**DIRECTIONS FOR THIS TASK:** Give the number of lines that include the word "sizes", nothing more.

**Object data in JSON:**
+++
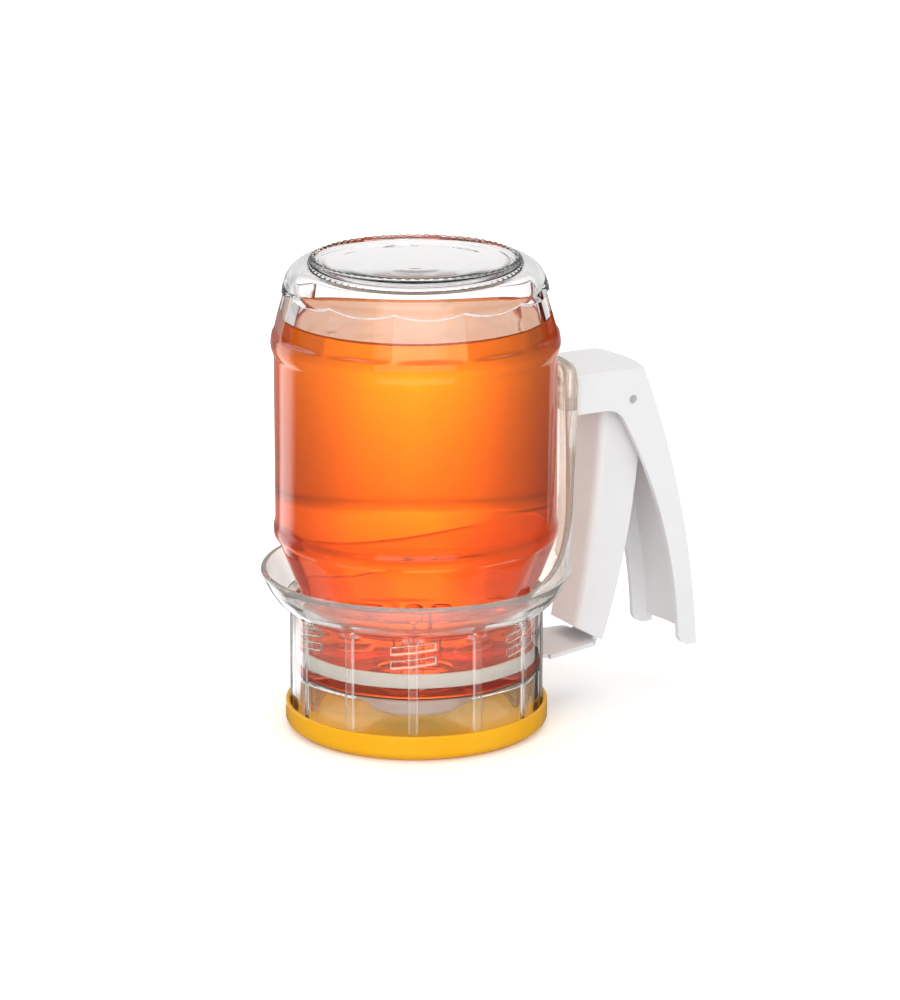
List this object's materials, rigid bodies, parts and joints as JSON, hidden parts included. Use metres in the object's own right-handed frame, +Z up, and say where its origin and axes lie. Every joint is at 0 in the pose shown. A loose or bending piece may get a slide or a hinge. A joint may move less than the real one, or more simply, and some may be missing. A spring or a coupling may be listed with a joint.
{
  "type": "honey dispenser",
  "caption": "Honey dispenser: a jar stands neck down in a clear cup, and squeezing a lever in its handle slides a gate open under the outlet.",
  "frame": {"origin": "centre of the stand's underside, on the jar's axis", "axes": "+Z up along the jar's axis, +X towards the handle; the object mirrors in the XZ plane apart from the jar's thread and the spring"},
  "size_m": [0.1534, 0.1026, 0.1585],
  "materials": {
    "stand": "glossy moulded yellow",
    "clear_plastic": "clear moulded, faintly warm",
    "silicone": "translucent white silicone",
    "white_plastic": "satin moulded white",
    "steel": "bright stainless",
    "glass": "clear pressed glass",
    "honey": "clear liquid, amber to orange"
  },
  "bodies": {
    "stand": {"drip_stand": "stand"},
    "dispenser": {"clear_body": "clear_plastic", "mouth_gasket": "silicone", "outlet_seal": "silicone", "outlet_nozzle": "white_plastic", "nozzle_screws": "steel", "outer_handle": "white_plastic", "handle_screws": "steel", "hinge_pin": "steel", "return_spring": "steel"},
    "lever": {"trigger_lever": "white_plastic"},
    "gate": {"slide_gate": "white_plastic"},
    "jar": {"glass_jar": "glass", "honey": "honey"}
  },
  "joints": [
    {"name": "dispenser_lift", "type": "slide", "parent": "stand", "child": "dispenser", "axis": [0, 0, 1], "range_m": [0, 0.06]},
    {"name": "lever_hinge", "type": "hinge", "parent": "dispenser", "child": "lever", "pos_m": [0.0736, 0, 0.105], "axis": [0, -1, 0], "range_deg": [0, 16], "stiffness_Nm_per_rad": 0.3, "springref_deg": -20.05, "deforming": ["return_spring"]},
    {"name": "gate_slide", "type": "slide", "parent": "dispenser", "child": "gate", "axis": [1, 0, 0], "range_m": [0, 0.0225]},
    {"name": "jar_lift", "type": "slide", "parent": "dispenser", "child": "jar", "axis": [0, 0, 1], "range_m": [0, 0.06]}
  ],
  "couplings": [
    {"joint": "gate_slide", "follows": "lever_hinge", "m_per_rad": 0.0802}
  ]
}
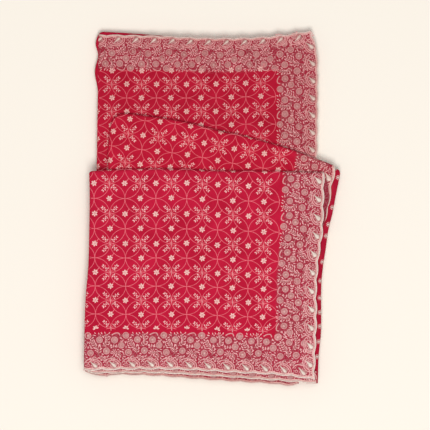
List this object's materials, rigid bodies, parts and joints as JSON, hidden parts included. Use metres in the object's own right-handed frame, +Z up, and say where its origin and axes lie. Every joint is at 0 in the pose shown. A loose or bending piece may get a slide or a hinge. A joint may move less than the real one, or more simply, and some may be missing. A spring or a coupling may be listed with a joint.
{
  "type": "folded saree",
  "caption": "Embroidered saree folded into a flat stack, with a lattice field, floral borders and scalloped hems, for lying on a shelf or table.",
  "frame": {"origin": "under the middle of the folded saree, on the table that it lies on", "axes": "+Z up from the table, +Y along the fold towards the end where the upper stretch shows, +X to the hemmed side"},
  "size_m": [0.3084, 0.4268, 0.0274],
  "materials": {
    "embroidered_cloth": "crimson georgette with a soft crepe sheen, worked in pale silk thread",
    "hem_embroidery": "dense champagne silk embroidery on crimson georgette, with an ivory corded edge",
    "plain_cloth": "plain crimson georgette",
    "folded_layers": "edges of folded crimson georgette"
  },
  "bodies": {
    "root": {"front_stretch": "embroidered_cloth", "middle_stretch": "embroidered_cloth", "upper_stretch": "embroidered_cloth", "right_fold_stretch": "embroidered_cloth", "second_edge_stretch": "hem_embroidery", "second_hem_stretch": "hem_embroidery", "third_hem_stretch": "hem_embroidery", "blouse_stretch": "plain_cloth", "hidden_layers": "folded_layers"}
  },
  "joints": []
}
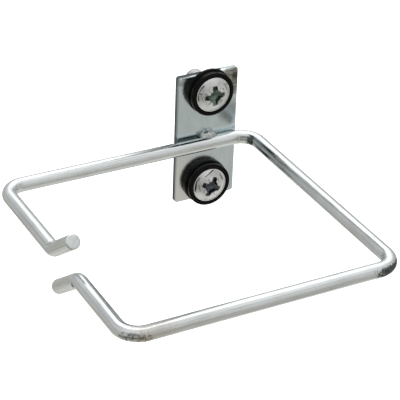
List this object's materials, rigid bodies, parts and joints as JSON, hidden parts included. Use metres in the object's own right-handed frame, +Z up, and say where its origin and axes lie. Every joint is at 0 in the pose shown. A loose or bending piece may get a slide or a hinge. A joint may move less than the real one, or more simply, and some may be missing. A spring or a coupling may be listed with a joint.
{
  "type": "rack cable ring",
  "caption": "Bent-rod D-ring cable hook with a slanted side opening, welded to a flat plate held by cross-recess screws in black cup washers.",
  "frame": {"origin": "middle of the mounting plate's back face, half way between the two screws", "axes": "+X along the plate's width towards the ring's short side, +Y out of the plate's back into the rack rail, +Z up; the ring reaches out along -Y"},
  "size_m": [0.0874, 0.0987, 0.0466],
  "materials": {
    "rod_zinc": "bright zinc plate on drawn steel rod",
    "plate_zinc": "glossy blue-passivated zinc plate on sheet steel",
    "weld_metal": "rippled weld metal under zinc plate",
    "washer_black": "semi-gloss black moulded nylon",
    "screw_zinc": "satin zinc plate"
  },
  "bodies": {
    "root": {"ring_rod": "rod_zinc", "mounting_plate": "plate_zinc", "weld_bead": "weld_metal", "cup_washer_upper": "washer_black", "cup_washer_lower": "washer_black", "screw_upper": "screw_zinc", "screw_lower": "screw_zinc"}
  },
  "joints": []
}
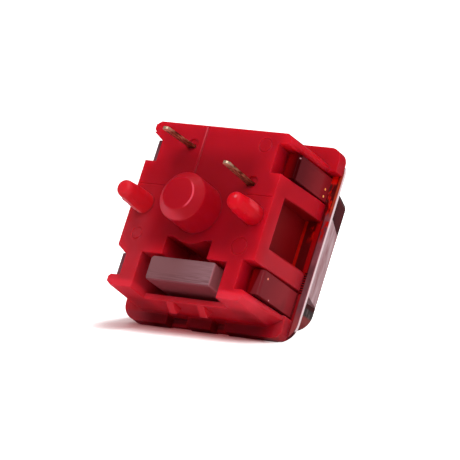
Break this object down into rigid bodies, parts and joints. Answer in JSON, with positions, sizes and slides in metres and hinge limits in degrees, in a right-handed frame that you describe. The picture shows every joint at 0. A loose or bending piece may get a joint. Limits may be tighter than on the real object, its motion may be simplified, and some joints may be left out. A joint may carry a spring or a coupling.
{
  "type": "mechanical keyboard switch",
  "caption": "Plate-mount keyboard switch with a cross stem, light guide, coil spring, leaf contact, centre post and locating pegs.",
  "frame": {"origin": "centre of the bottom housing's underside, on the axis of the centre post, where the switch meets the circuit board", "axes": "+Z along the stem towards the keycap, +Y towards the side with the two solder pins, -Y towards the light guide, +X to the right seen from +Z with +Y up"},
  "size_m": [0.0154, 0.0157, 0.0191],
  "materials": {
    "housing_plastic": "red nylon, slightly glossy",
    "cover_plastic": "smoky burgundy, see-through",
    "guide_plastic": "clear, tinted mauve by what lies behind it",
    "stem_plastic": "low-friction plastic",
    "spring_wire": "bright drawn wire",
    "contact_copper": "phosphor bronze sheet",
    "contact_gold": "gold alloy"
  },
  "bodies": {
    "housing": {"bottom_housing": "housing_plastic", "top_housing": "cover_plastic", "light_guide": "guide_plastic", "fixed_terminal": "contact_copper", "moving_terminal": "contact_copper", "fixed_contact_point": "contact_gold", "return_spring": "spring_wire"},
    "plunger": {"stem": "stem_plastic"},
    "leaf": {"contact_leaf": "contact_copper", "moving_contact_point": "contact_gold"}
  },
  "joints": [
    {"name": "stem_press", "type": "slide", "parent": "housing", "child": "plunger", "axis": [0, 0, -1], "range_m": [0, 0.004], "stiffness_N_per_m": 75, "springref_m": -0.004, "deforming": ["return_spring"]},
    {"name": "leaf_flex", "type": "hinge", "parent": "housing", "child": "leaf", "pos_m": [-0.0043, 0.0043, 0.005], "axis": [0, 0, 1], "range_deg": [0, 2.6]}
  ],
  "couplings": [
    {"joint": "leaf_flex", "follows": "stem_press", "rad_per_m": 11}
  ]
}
+++
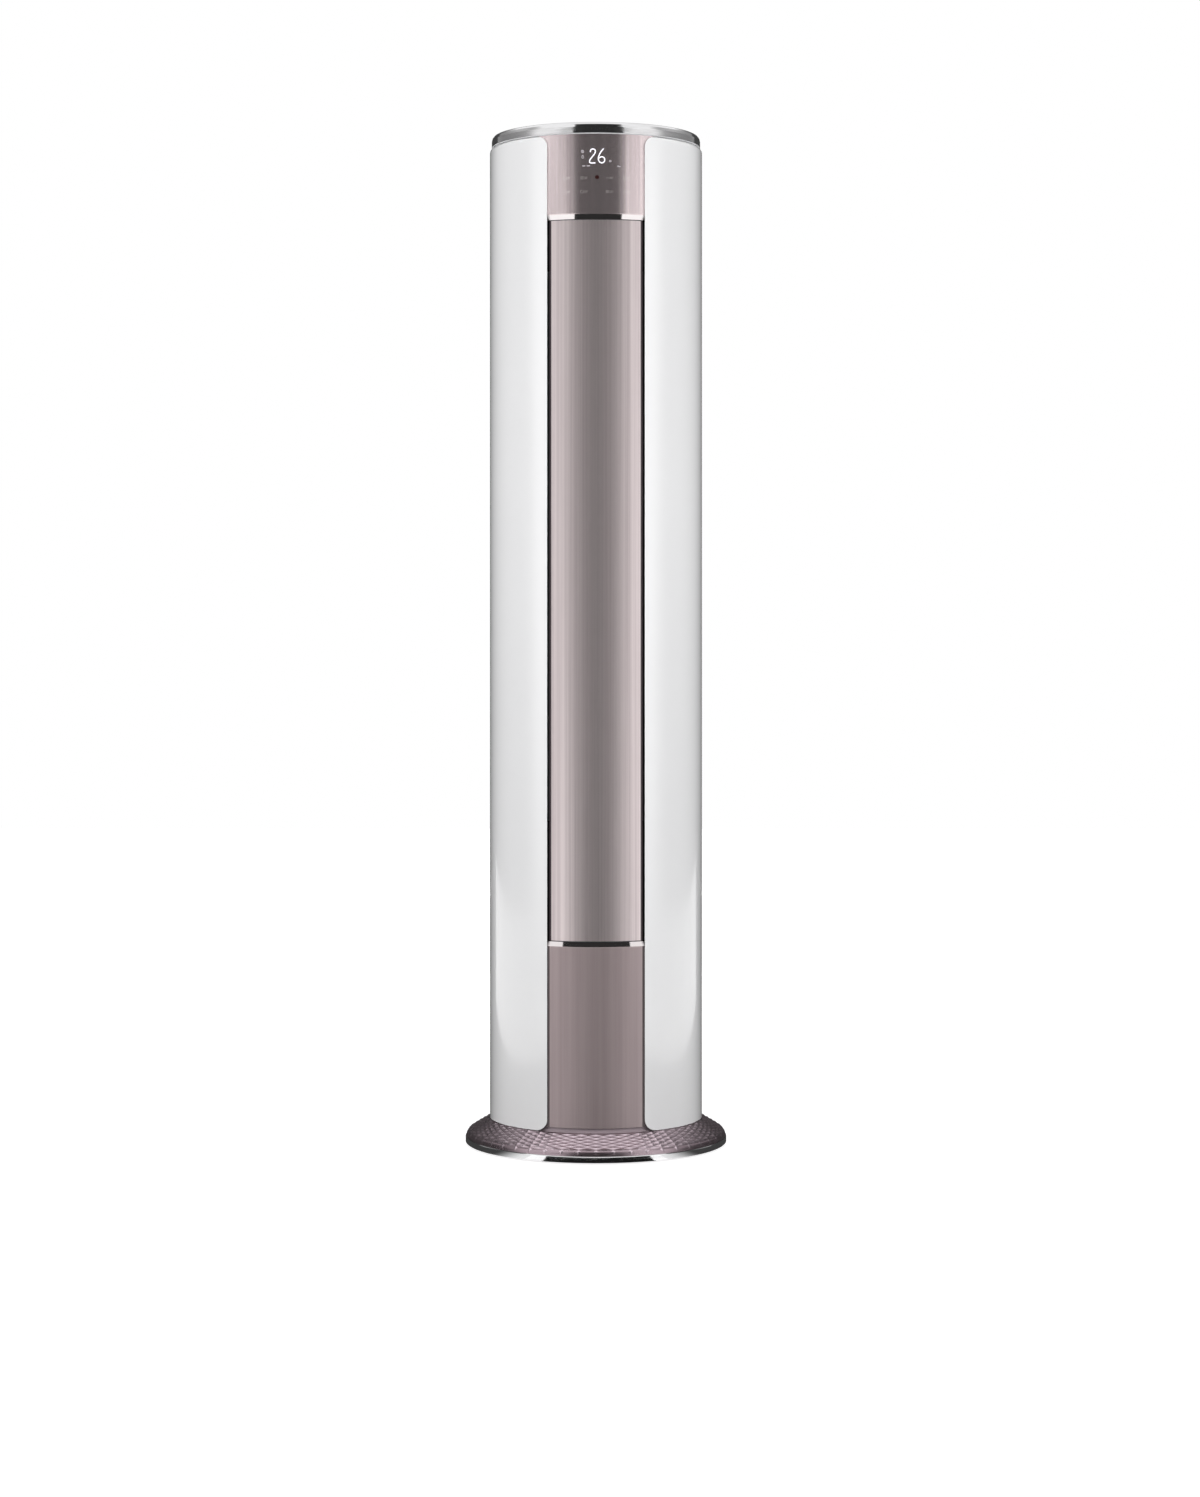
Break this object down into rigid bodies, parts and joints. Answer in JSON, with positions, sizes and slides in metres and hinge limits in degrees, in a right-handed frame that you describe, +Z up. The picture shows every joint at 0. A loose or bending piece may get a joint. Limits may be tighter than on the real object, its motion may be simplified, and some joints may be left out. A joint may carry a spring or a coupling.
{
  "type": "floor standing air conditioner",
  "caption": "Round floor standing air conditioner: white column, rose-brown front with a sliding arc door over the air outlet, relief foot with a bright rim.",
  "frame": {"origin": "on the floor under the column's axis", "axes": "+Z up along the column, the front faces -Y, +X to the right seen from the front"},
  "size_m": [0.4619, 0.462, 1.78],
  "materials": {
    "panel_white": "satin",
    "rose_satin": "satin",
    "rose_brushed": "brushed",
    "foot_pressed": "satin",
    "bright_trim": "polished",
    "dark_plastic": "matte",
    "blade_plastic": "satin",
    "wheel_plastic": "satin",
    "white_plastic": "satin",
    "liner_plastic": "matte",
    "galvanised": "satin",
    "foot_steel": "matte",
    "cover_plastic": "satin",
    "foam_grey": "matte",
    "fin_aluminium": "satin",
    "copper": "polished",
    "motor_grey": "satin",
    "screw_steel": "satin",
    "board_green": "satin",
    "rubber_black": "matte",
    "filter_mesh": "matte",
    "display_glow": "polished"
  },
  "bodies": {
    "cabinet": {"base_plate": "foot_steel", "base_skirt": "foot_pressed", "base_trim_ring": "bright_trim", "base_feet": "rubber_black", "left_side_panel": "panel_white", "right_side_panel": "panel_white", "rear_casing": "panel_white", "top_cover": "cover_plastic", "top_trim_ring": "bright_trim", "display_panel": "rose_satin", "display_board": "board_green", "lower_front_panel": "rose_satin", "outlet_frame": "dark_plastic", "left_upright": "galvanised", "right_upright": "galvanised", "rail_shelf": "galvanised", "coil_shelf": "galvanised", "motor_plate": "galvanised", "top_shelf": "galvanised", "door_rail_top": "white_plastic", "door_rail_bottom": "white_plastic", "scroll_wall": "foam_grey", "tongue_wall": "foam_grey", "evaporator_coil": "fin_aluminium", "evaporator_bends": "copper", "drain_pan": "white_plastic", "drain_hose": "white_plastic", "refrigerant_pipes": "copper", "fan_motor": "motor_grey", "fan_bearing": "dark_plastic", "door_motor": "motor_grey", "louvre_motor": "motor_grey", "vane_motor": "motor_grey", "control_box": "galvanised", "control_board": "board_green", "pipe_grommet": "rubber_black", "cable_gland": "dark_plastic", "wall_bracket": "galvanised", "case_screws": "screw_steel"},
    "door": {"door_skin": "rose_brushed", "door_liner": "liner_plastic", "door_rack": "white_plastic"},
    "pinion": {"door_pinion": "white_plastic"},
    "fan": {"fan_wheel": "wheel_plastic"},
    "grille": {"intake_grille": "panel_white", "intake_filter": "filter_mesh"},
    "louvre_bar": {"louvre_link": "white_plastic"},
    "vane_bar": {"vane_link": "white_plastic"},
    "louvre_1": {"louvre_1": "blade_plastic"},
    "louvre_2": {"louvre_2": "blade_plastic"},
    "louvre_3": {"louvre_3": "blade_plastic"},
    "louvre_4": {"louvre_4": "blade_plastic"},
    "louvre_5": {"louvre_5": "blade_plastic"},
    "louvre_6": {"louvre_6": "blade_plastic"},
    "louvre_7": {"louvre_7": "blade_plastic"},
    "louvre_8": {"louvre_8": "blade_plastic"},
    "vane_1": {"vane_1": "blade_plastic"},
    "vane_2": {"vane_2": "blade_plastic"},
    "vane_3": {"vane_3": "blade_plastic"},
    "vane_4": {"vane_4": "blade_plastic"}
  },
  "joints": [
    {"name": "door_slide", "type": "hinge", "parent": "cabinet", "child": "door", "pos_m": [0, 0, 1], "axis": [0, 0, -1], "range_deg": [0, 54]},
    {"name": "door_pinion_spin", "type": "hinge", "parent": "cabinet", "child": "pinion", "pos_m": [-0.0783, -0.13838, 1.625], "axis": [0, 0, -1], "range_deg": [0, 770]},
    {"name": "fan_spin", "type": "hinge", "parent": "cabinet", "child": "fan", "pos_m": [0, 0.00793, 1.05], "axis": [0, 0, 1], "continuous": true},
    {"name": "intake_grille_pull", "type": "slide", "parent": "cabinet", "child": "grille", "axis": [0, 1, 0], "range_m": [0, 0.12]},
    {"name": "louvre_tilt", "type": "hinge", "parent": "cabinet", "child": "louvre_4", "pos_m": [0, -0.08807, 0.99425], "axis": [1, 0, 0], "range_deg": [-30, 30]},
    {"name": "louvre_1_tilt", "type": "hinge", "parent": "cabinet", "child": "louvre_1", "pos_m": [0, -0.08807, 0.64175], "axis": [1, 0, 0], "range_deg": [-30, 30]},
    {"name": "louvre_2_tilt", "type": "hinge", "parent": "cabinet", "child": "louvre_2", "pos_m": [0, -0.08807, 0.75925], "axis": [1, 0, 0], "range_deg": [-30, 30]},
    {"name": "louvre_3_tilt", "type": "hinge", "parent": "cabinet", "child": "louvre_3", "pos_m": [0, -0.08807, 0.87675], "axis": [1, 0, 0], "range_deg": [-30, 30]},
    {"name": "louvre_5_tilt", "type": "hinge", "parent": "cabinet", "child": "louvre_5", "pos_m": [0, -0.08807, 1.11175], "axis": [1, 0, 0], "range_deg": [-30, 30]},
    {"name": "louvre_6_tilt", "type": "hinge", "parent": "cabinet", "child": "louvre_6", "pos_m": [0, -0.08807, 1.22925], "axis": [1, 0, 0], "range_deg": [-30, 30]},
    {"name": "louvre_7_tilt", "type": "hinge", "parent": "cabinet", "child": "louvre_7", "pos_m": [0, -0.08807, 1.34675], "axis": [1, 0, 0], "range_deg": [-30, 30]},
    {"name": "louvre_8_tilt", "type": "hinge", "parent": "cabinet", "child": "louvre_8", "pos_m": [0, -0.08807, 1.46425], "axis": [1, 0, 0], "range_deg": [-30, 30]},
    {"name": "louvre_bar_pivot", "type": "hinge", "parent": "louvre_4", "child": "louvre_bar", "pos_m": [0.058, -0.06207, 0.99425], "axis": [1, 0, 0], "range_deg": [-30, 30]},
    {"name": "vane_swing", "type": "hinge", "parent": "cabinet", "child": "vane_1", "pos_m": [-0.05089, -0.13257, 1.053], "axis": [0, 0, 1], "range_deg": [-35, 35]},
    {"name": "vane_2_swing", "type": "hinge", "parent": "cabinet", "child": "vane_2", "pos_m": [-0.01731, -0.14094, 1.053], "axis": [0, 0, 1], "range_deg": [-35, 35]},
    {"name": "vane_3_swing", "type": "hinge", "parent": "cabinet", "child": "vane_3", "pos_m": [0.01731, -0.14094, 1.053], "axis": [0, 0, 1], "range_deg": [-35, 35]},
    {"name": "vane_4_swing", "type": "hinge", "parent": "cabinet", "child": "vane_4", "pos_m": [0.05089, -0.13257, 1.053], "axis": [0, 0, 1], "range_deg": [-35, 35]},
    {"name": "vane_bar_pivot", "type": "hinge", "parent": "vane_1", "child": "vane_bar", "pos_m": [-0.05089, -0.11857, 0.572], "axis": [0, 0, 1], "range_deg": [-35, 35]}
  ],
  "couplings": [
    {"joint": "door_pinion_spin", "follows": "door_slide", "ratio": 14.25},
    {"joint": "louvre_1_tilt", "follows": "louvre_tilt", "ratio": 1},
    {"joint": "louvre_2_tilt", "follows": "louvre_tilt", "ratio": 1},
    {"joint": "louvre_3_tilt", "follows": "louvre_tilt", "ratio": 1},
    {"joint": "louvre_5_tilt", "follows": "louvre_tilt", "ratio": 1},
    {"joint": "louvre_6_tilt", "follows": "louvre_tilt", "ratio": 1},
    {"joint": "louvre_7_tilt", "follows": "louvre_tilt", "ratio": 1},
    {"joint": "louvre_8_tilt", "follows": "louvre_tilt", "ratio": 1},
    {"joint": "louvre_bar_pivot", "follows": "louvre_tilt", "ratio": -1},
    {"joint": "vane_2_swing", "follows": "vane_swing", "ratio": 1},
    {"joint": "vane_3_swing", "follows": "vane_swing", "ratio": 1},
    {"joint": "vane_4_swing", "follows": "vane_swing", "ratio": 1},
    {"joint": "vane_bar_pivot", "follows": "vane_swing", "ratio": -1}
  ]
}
+++
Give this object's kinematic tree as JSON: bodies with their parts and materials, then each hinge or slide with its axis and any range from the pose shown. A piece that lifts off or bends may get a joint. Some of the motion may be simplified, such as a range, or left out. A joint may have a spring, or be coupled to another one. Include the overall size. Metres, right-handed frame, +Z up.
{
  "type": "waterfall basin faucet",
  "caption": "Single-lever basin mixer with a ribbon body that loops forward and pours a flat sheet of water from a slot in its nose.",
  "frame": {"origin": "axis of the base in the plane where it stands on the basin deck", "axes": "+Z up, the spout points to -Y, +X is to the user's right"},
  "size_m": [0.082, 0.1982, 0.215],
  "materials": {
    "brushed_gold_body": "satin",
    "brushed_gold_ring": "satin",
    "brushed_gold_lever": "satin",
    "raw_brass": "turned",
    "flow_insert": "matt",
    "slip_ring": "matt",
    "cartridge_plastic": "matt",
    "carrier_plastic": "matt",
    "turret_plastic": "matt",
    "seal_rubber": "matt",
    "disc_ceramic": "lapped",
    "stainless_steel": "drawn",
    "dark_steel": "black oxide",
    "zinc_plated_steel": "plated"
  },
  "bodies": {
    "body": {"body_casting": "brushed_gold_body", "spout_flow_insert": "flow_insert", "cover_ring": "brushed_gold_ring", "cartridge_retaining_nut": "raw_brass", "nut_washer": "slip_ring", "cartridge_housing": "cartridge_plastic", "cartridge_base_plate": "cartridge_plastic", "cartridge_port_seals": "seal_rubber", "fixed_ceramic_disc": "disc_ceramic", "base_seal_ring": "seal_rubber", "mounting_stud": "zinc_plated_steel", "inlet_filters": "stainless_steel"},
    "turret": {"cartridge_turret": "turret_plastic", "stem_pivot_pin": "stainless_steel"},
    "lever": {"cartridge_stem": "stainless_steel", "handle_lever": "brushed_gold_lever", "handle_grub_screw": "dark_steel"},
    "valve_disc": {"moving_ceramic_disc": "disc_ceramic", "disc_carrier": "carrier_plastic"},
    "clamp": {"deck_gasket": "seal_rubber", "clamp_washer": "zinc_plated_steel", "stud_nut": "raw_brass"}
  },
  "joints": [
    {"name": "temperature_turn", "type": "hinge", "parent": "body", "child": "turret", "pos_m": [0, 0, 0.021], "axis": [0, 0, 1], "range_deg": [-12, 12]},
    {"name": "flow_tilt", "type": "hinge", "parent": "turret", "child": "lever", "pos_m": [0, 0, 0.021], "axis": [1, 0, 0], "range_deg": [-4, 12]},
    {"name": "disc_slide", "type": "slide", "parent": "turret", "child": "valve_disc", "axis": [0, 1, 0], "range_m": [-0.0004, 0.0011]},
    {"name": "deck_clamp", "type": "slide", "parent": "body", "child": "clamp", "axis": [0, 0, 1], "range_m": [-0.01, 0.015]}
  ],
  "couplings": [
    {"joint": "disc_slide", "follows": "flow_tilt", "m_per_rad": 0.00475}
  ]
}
+++
**TASK RESULT:** 2